Written request —
Reproduce all of the material word for word.

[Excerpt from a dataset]

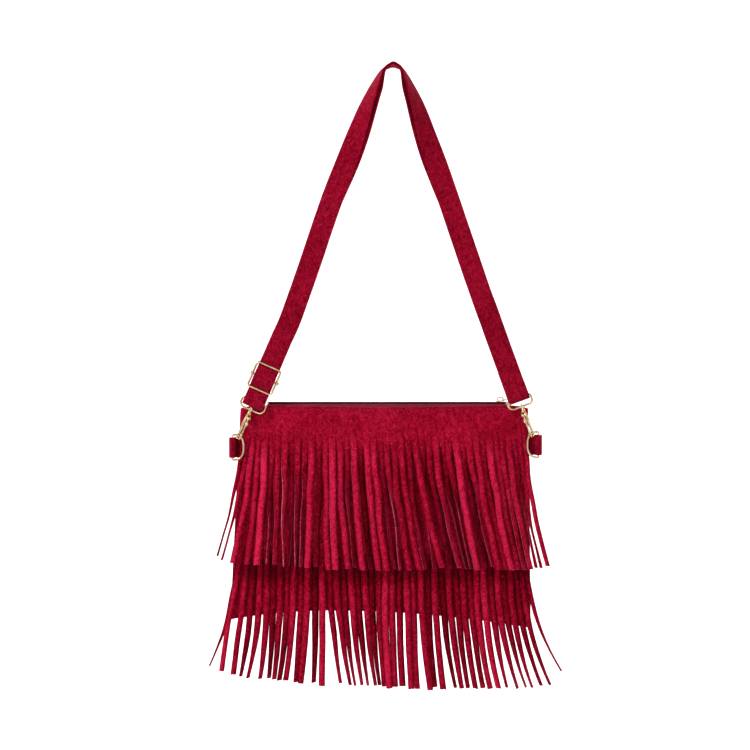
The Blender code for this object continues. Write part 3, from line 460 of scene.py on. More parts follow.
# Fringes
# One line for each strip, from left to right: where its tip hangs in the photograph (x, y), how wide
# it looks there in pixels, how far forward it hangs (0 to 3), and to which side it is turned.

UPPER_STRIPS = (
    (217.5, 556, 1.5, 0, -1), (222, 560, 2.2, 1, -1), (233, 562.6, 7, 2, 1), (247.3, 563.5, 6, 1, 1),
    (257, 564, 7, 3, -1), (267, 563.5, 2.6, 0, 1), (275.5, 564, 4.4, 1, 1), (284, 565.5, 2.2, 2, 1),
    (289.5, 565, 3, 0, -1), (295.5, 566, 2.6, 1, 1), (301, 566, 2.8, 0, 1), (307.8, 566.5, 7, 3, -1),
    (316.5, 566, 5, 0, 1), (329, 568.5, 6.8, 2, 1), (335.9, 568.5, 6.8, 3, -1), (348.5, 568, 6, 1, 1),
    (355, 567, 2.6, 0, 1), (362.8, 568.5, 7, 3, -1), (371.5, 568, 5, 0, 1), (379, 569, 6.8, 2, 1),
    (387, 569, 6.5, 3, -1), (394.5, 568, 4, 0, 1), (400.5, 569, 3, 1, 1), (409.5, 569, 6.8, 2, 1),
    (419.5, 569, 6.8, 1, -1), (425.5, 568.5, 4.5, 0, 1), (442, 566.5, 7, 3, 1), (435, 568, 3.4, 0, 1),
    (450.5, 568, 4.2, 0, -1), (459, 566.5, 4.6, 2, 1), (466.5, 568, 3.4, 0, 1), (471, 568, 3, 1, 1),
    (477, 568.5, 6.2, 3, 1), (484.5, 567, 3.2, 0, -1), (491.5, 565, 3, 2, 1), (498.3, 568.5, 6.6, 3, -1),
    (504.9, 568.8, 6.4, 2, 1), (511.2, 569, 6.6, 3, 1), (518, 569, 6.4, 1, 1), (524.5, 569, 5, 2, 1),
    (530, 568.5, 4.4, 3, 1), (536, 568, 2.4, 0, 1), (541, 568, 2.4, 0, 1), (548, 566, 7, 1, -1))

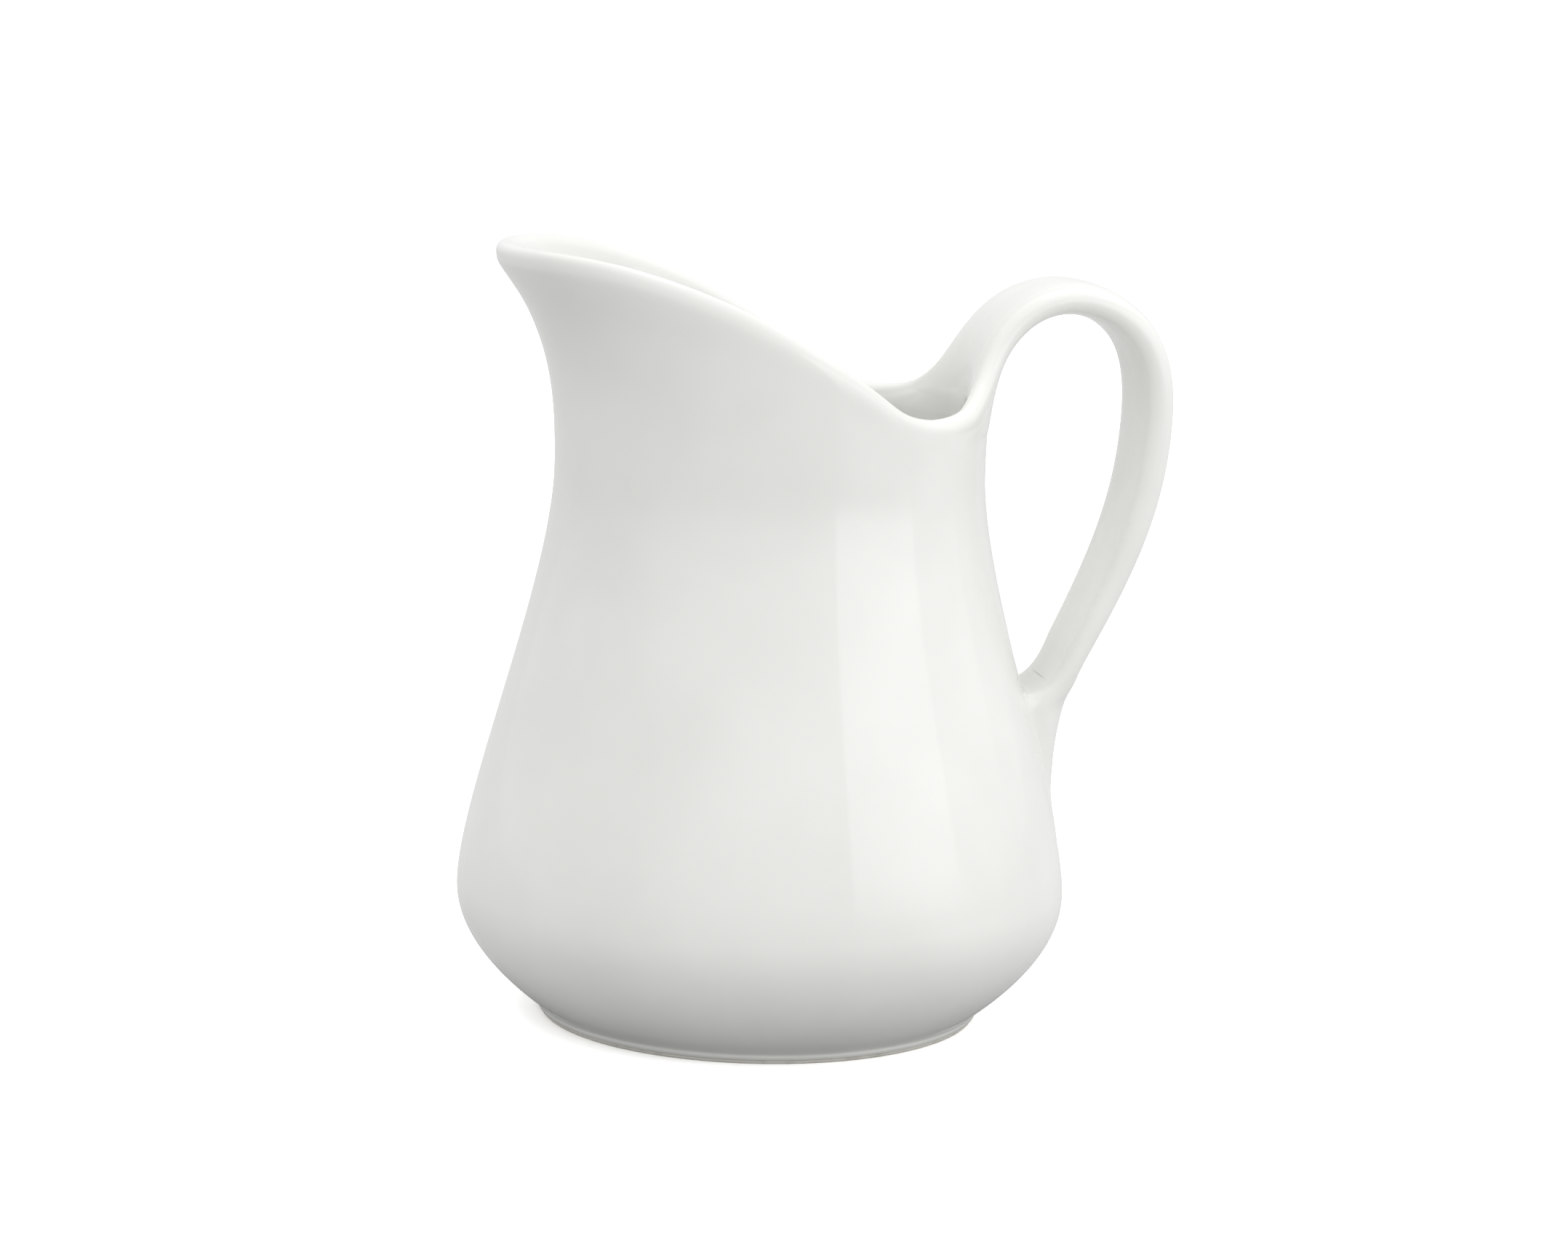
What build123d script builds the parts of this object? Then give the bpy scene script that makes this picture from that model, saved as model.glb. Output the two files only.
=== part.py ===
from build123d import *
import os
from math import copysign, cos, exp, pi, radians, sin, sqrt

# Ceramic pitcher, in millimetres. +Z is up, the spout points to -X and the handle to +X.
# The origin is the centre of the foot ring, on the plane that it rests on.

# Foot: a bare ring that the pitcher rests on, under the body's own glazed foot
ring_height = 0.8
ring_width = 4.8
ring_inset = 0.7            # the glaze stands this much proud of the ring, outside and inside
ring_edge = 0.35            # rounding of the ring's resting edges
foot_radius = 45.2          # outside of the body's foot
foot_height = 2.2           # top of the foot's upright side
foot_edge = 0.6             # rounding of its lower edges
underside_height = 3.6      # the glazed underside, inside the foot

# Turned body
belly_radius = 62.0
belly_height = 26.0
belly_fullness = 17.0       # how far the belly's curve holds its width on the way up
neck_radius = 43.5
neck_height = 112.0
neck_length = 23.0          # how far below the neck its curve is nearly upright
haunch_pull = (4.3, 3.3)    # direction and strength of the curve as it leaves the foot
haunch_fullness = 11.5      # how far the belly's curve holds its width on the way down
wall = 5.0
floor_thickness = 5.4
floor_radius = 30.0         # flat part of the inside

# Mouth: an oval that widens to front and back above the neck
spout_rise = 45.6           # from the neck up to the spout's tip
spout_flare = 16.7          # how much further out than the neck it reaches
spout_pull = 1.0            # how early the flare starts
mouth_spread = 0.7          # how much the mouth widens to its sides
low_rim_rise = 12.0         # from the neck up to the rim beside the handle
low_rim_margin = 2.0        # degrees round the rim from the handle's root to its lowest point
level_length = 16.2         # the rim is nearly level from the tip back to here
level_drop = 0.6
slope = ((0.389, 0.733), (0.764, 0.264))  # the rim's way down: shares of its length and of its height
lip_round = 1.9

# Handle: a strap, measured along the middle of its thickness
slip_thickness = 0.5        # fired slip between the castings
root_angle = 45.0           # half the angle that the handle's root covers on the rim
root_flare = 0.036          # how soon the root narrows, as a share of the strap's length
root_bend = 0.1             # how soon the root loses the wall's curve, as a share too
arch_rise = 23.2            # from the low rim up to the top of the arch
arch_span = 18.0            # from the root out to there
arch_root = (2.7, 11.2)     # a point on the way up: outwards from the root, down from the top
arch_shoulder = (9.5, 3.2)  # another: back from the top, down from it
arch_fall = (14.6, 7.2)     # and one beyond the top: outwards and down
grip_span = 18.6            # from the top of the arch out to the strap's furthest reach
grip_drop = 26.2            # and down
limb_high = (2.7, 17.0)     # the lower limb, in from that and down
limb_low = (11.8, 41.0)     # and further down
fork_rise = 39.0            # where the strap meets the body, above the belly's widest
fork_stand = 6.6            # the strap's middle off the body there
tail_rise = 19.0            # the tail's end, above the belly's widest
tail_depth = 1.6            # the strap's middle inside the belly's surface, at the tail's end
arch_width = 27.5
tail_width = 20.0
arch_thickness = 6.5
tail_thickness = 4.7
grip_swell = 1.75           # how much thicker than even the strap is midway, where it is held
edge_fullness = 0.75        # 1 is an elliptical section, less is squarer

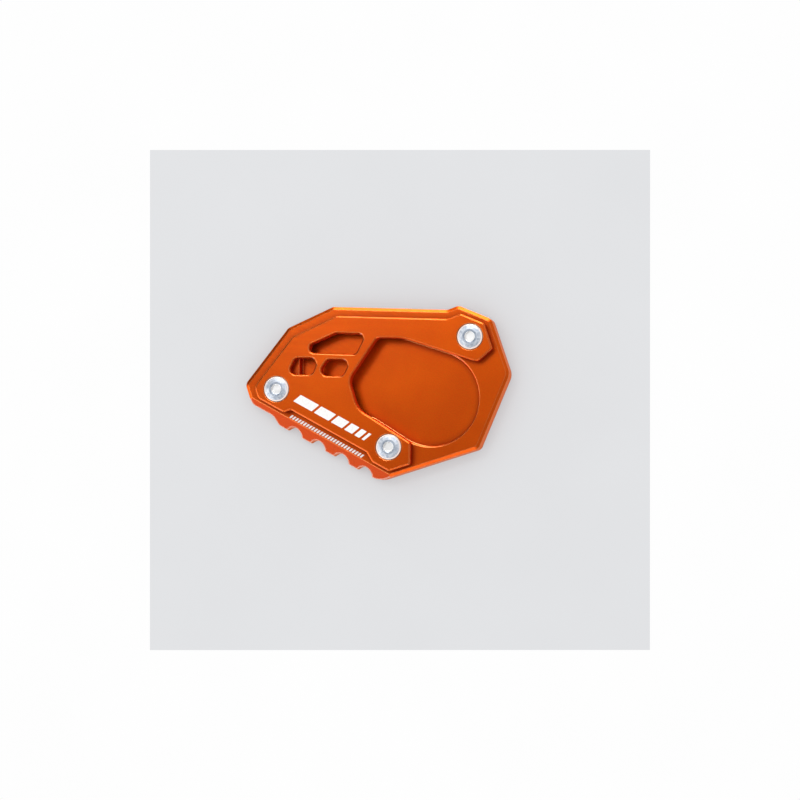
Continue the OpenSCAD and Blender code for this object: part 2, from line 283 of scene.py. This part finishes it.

Right answer —
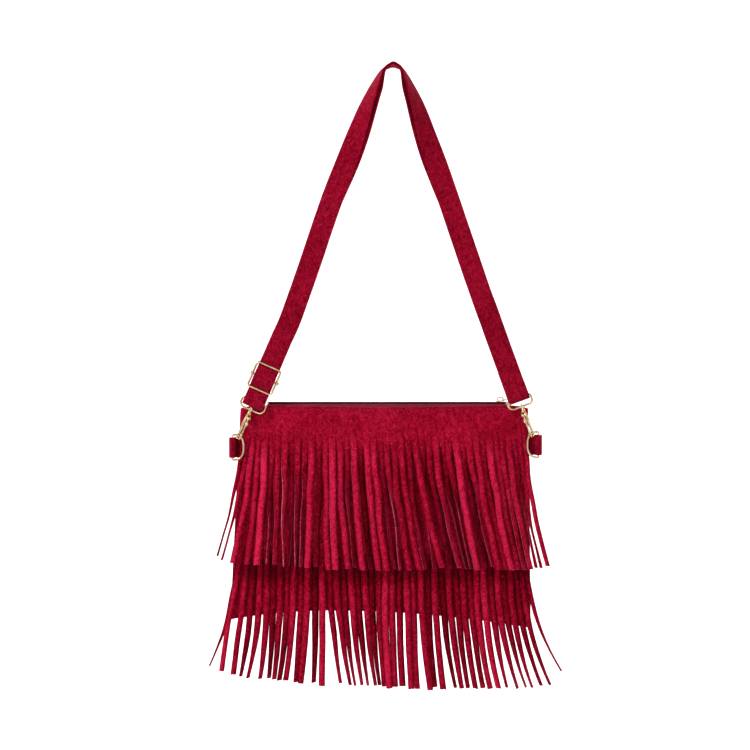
The Blender code for this object continues. Write part 3, from line 460 of scene.py on. More parts follow.
# Fringes
# One line for each strip, from left to right: where its tip hangs in the photograph (x, y), how wide
# it looks there in pixels, how far forward it hangs (0 to 3), and to which side it is turned.

UPPER_STRIPS = (
    (217.5, 556, 1.5, 0, -1), (222, 560, 2.2, 1, -1), (233, 562.6, 7, 2, 1), (247.3, 563.5, 6, 1, 1),
    (257, 564, 7, 3, -1), (267, 563.5, 2.6, 0, 1), (275.5, 564, 4.4, 1, 1), (284, 565.5, 2.2, 2, 1),
    (289.5, 565, 3, 0, -1), (295.5, 566, 2.6, 1, 1), (301, 566, 2.8, 0, 1), (307.8, 566.5, 7, 3, -1),
    (316.5, 566, 5, 0, 1), (329, 568.5, 6.8, 2, 1), (335.9, 568.5, 6.8, 3, -1), (348.5, 568, 6, 1, 1),
    (355, 567, 2.6, 0, 1), (362.8, 568.5, 7, 3, -1), (371.5, 568, 5, 0, 1), (379, 569, 6.8, 2, 1),
    (387, 569, 6.5, 3, -1), (394.5, 568, 4, 0, 1), (400.5, 569, 3, 1, 1), (409.5, 569, 6.8, 2, 1),
    (419.5, 569, 6.8, 1, -1), (425.5, 568.5, 4.5, 0, 1), (442, 566.5, 7, 3, 1), (435, 568, 3.4, 0, 1),
    (450.5, 568, 4.2, 0, -1), (459, 566.5, 4.6, 2, 1), (466.5, 568, 3.4, 0, 1), (471, 568, 3, 1, 1),
    (477, 568.5, 6.2, 3, 1), (484.5, 567, 3.2, 0, -1), (491.5, 565, 3, 2, 1), (498.3, 568.5, 6.6, 3, -1),
    (504.9, 568.8, 6.4, 2, 1), (511.2, 569, 6.6, 3, 1), (518, 569, 6.4, 1, 1), (524.5, 569, 5, 2, 1),
    (530, 568.5, 4.4, 3, 1), (536, 568, 2.4, 0, 1), (541, 568, 2.4, 0, 1), (548, 566, 7, 1, -1))

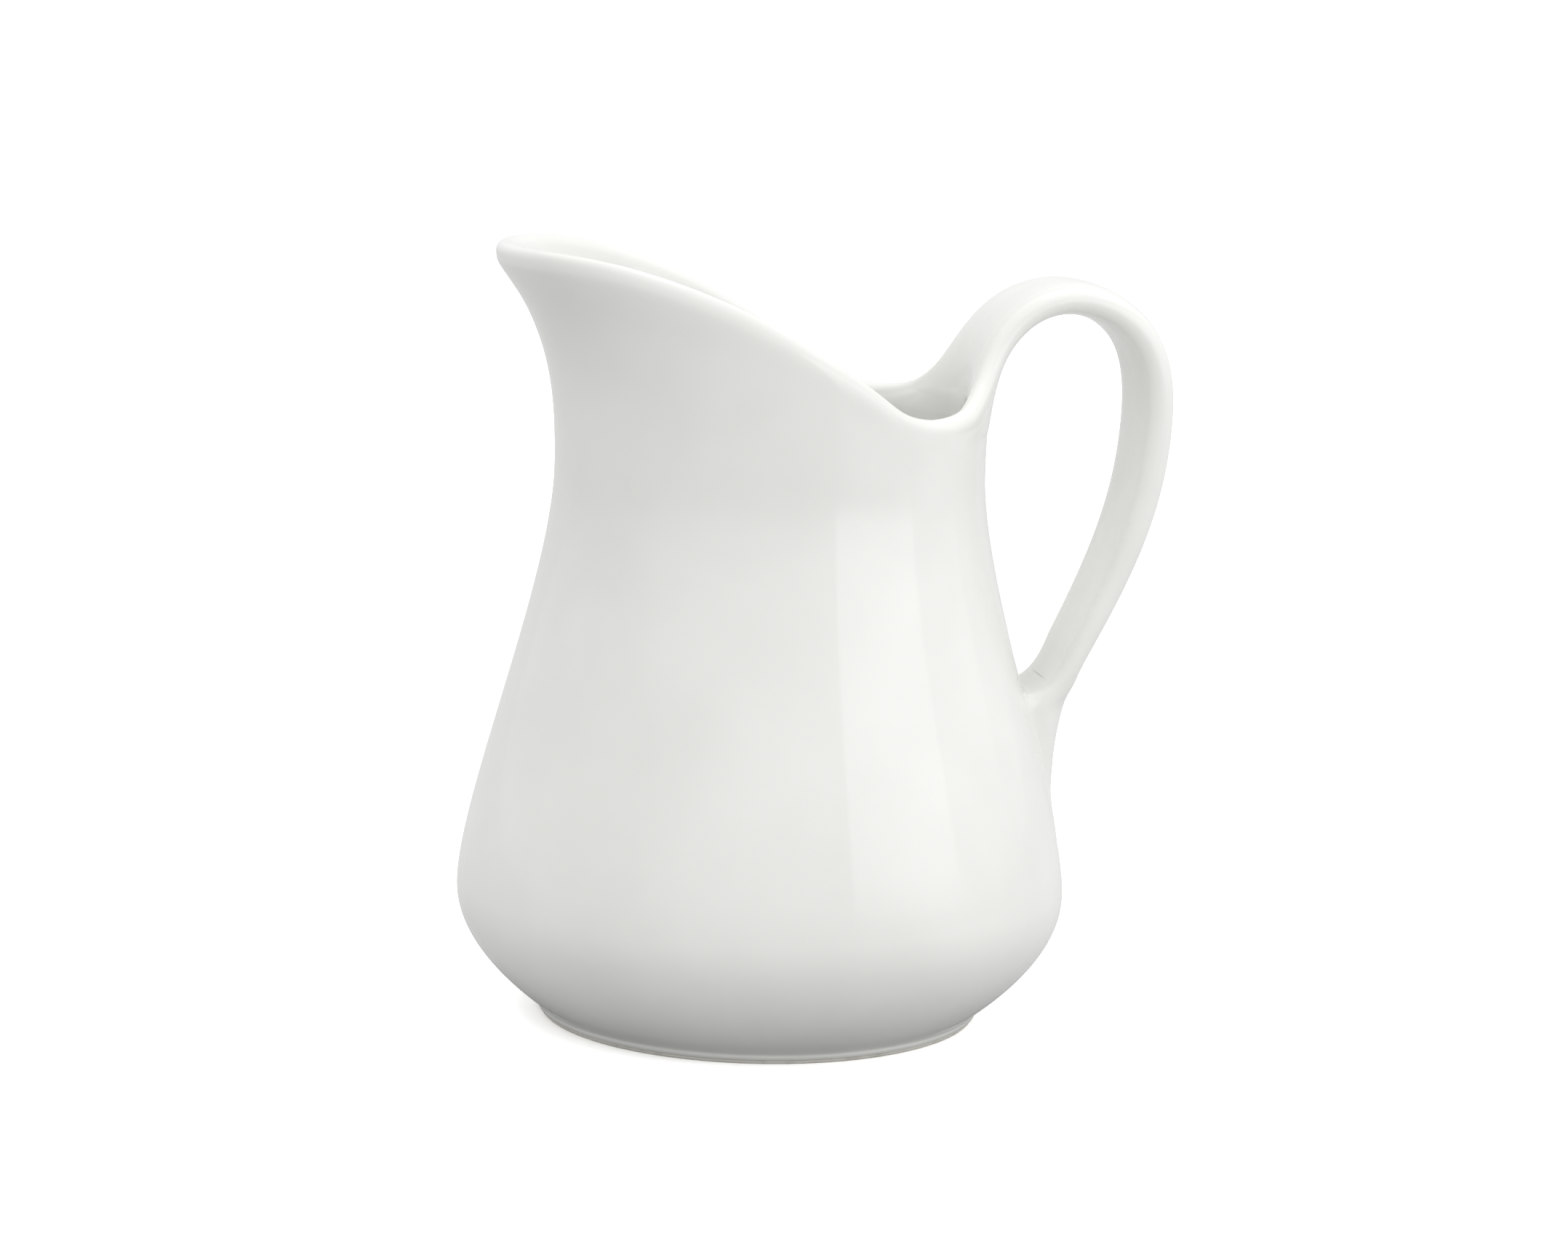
What build123d script builds the parts of this object? Then give the bpy scene script that makes this picture from that model, saved as model.glb. Output the two files only.
=== part.py ===
from build123d import *
import os
from math import copysign, cos, exp, pi, radians, sin, sqrt

# Ceramic pitcher, in millimetres. +Z is up, the spout points to -X and the handle to +X.
# The origin is the centre of the foot ring, on the plane that it rests on.

# Foot: a bare ring that the pitcher rests on, under the body's own glazed foot
ring_height = 0.8
ring_width = 4.8
ring_inset = 0.7            # the glaze stands this much proud of the ring, outside and inside
ring_edge = 0.35            # rounding of the ring's resting edges
foot_radius = 45.2          # outside of the body's foot
foot_height = 2.2           # top of the foot's upright side
foot_edge = 0.6             # rounding of its lower edges
underside_height = 3.6      # the glazed underside, inside the foot

# Turned body
belly_radius = 62.0
belly_height = 26.0
belly_fullness = 17.0       # how far the belly's curve holds its width on the way up
neck_radius = 43.5
neck_height = 112.0
neck_length = 23.0          # how far below the neck its curve is nearly upright
haunch_pull = (4.3, 3.3)    # direction and strength of the curve as it leaves the foot
haunch_fullness = 11.5      # how far the belly's curve holds its width on the way down
wall = 5.0
floor_thickness = 5.4
floor_radius = 30.0         # flat part of the inside

# Mouth: an oval that widens to front and back above the neck
spout_rise = 45.6           # from the neck up to the spout's tip
spout_flare = 16.7          # how much further out than the neck it reaches
spout_pull = 1.0            # how early the flare starts
mouth_spread = 0.7          # how much the mouth widens to its sides
low_rim_rise = 12.0         # from the neck up to the rim beside the handle
low_rim_margin = 2.0        # degrees round the rim from the handle's root to its lowest point
level_length = 16.2         # the rim is nearly level from the tip back to here
level_drop = 0.6
slope = ((0.389, 0.733), (0.764, 0.264))  # the rim's way down: shares of its length and of its height
lip_round = 1.9

# Handle: a strap, measured along the middle of its thickness
slip_thickness = 0.5        # fired slip between the castings
root_angle = 45.0           # half the angle that the handle's root covers on the rim
root_flare = 0.036          # how soon the root narrows, as a share of the strap's length
root_bend = 0.1             # how soon the root loses the wall's curve, as a share too
arch_rise = 23.2            # from the low rim up to the top of the arch
arch_span = 18.0            # from the root out to there
arch_root = (2.7, 11.2)     # a point on the way up: outwards from the root, down from the top
arch_shoulder = (9.5, 3.2)  # another: back from the top, down from it
arch_fall = (14.6, 7.2)     # and one beyond the top: outwards and down
grip_span = 18.6            # from the top of the arch out to the strap's furthest reach
grip_drop = 26.2            # and down
limb_high = (2.7, 17.0)     # the lower limb, in from that and down
limb_low = (11.8, 41.0)     # and further down
fork_rise = 39.0            # where the strap meets the body, above the belly's widest
fork_stand = 6.6            # the strap's middle off the body there
tail_rise = 19.0            # the tail's end, above the belly's widest
tail_depth = 1.6            # the strap's middle inside the belly's surface, at the tail's end
arch_width = 27.5
tail_width = 20.0
arch_thickness = 6.5
tail_thickness = 4.7
grip_swell = 1.75           # how much thicker than even the strap is midway, where it is held
edge_fullness = 0.75        # 1 is an elliptical section, less is squarer

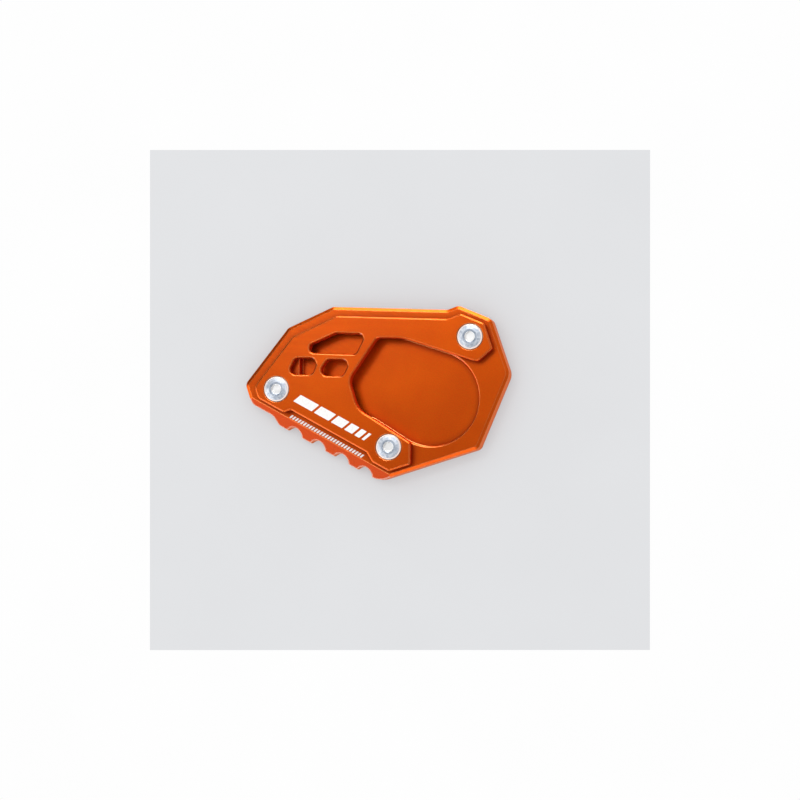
Continue the OpenSCAD and Blender code for this object: part 2, from line 283 of scene.py. This part finishes it.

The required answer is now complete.